ロボットの取材をしていて、筆者が個人的に最近よく思うことの1つが、ロボットに「物体を認識させることの難しさ」とそこからあぶり出されてくる、ヒトの「認識力の高さ(すごさ)」である。太田教授は1989年から群知能ロボットの研究を行っているが、同様に研究すればするほど人間のすごさがわかるそうで、ロボットを人間レベルの認識力に引き上げるのはまだまだ時間がかかるとしている。

人間の認識の仕組み(脳の内部的な仕組み)がまだ完全に把握されていないのもあることから、ロボットに同じことをさせるというのはなかなか難しいようだ。

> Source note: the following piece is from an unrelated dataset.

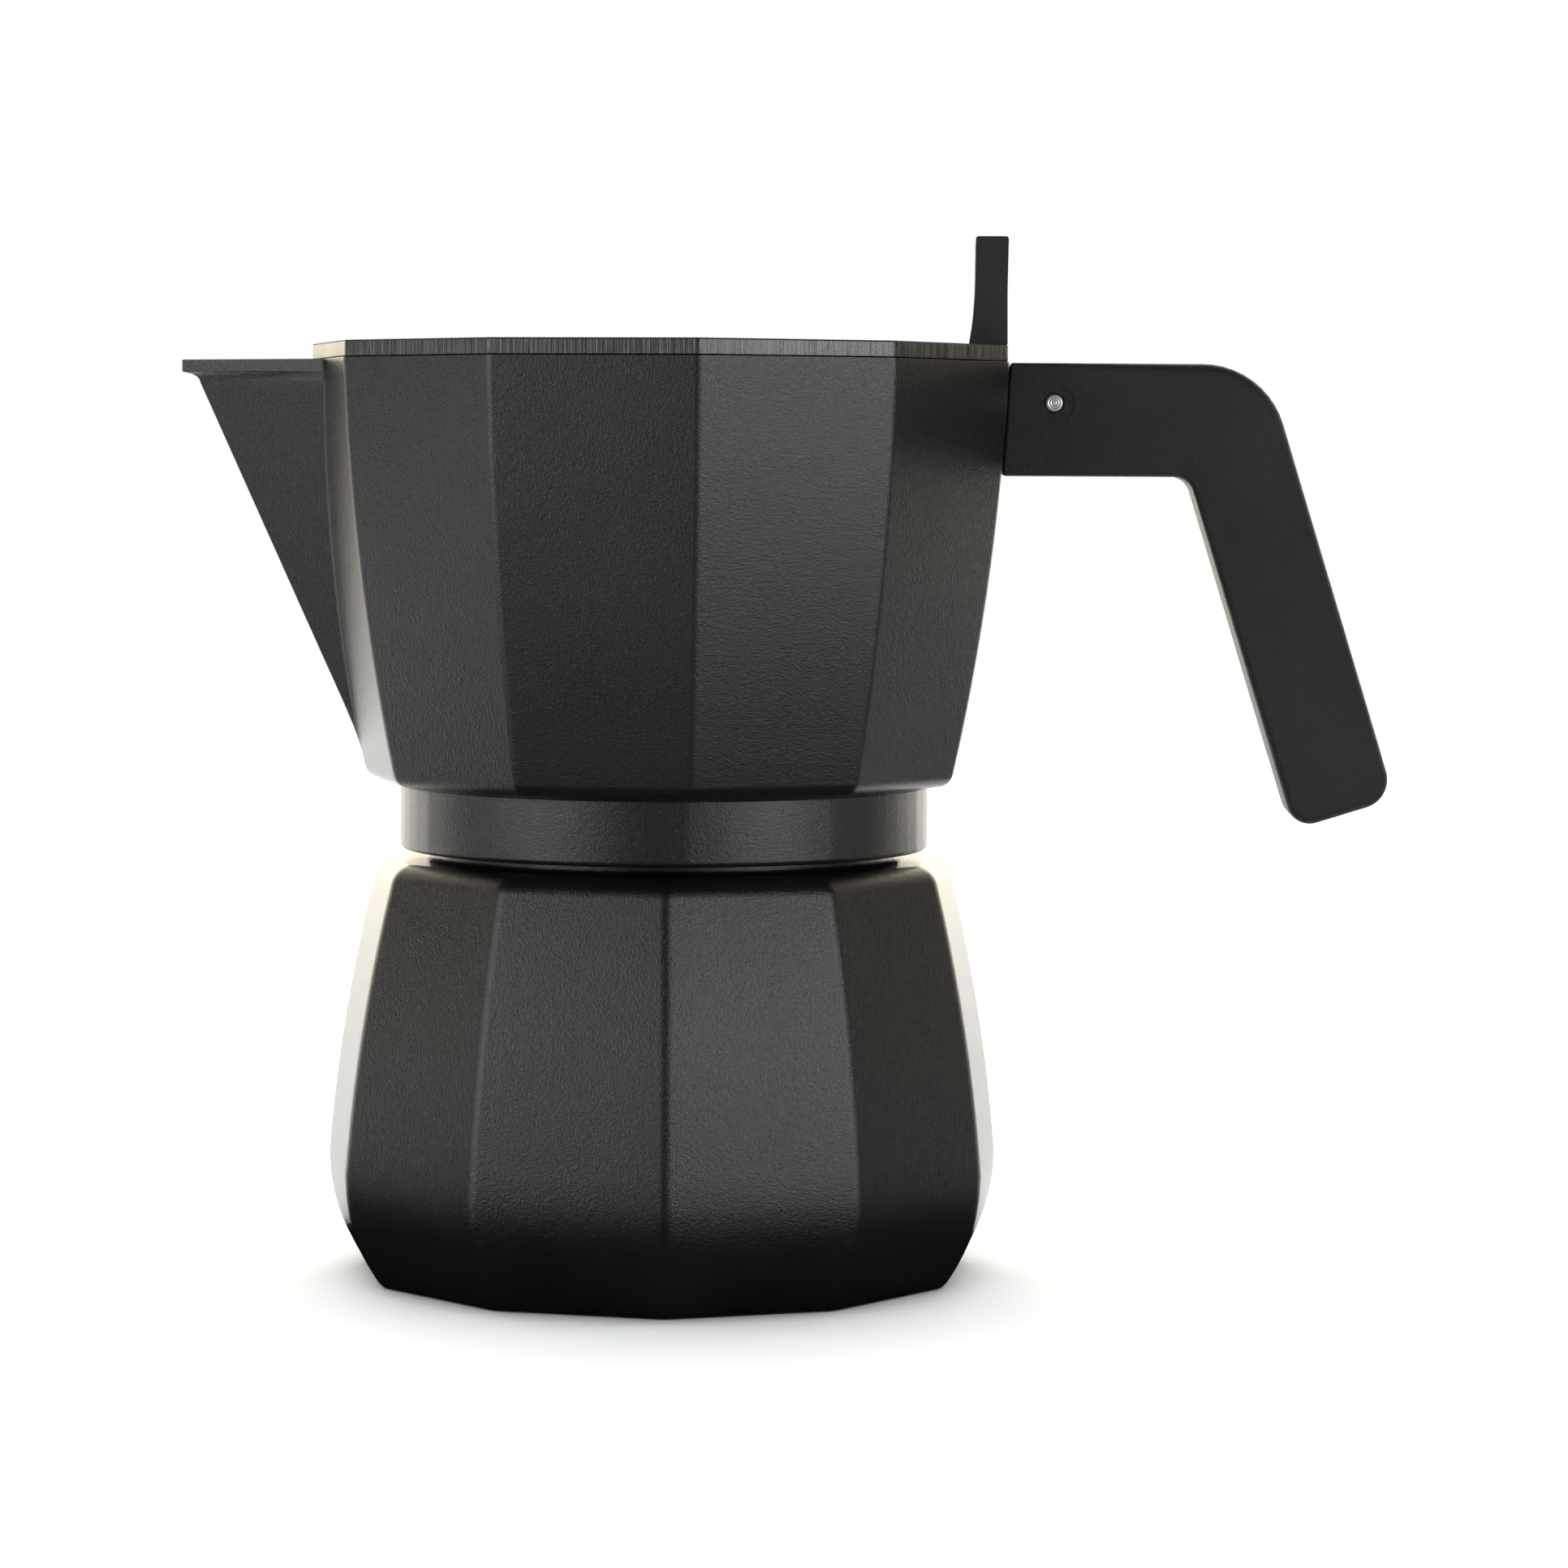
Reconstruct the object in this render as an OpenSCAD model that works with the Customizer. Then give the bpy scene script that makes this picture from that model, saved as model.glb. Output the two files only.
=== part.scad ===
// Stove-top moka pot: faceted cast boiler, screwed-on faceted collector with a
// V-shaped spout, flat hinged lid with a thumb tab and an angled side handle.
// Origin: centre of the flat foot. +Z up, spout towards -X, handle towards +X.

/* [Facets] */
// Number of flat sides round the body
sides = 11; // [9:2:11]
// Turn of the boiler's corners past the collector's, set by the thread stop
thread_stop_turn = -4.42; // [-12:0.01:12]

/* [Boiler] */
// Corner radius of the foot
foot_r = 41.5; // [36:0.1:50]
// Corner radius at the widest height
belly_r = 46.95; // [43:0.05:57]
// Height of the widest part
belly_z = 15.5; // [10:0.5:20]
// Corner radius where the wall meets the shoulder
shoulder_r = 39.7; // [38.5:0.1:48]
// Height of the flat shoulder
shoulder_z = 57.2; // [46:0.1:70]
// Radius of the round between wall and shoulder
shoulder_round = 4; // [2:0.5:5]
// Thickness of the boiler wall
boiler_wall = 2.6; // [2:0.1:3.2]
// Thickness of the boiler floor
boiler_floor = 3.2; // [2.4:0.1:5]
// Outside radius of the screwed neck
neck_r = 32.8; // [31.5:0.1:33.2]
// Height of the neck above the shoulder
neck_h = 7.1; // [6.5:0.1:9]
// Wall of the neck, thread included
neck_wall = 3.9; // [3:0.1:4.5]

/* [Safety valve] */
// Height of the valve's axis
valve_z = 33; // [28:0.5:40]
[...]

ただし太田教授自身は、先の話ではあるが、一般家庭の部屋の片付けなどをロボットが行えるようにしたいとしている。

実際に今回のロボットたちのデモを見た感想としては、PIONEER-3DXクラスのサイズのロボットが2台ぐらいまでなら一般家庭で使用してもスペースの問題をかなり少なくすることができ、このサイズのお片付けロボットができてくれたら非常にありがたいところである(もちろん、小さいに越したことはないのだが)。

おそらく、本格的に家庭にロボットが入っていく時代が到来するには、掃除や片付け、洗濯物を干したり取り込んでタンスにしまったりといった作業をこなせるレベルにならないと一般消費者には購入する気にさせられないと思うので、こうした認識技術は本当に重要だというのを改めて感じた取材であった。